**STATED GOAL**
Reproduce all of the data word for word.

**GIVEN MATERIAL**
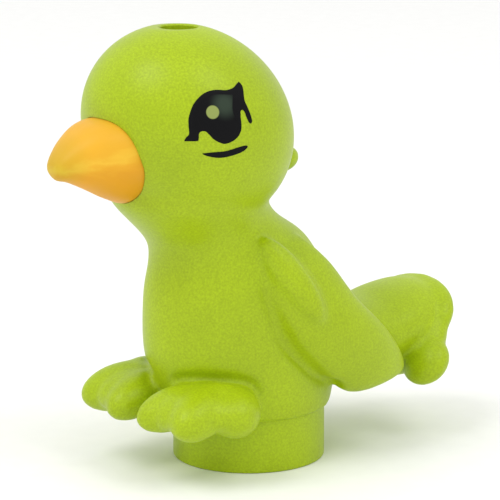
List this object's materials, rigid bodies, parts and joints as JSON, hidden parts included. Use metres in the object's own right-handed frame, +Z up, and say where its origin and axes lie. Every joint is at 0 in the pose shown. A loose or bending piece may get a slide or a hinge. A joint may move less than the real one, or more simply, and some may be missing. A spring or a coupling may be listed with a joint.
{
  "type": "toy bird figure",
  "caption": "Small moulded toy bird with folded wings, raised tail, orange beak, printed eyes and a round stud socket base.",
  "frame": {"origin": "centre of the bounding box's bottom face, in the plane of the base rim", "axes": "+Z up, +Y from the beak to the tail, +X to the bird's left"},
  "size_m": [0.0094, 0.0203, 0.0188],
  "materials": {
    "lime_abs": "satin moulded ABS",
    "orange_abs": "satin moulded ABS",
    "black_ink": "pad printed gloss ink"
  },
  "bodies": {
    "root": {"body_moulding": "lime_abs", "beak": "orange_abs", "left_iris_print": "black_ink", "left_lash_print": "black_ink", "left_lower_lid_print": "black_ink", "right_iris_print": "black_ink", "right_lash_print": "black_ink", "right_lower_lid_print": "black_ink"}
  },
  "joints": []
}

**RESPONSE TO THE TASK**
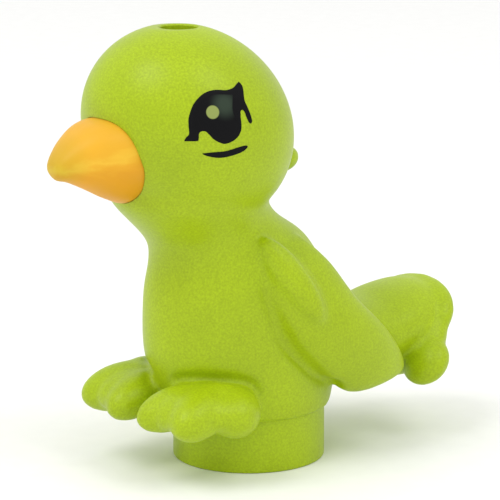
List this object's materials, rigid bodies, parts and joints as JSON, hidden parts included. Use metres in the object's own right-handed frame, +Z up, and say where its origin and axes lie. Every joint is at 0 in the pose shown. A loose or bending piece may get a slide or a hinge. A joint may move less than the real one, or more simply, and some may be missing. A spring or a coupling may be listed with a joint.
{
  "type": "toy bird figure",
  "caption": "Small moulded toy bird with folded wings, raised tail, orange beak, printed eyes and a round stud socket base.",
  "frame": {"origin": "centre of the bounding box's bottom face, in the plane of the base rim", "axes": "+Z up, +Y from the beak to the tail, +X to the bird's left"},
  "size_m": [0.0094, 0.0203, 0.0188],
  "materials": {
    "lime_abs": "satin moulded ABS",
    "orange_abs": "satin moulded ABS",
    "black_ink": "pad printed gloss ink"
  },
  "bodies": {
    "root": {"body_moulding": "lime_abs", "beak": "orange_abs", "left_iris_print": "black_ink", "left_lash_print": "black_ink", "left_lower_lid_print": "black_ink", "right_iris_print": "black_ink", "right_lash_print": "black_ink", "right_lower_lid_print": "black_ink"}
  },
  "joints": []
}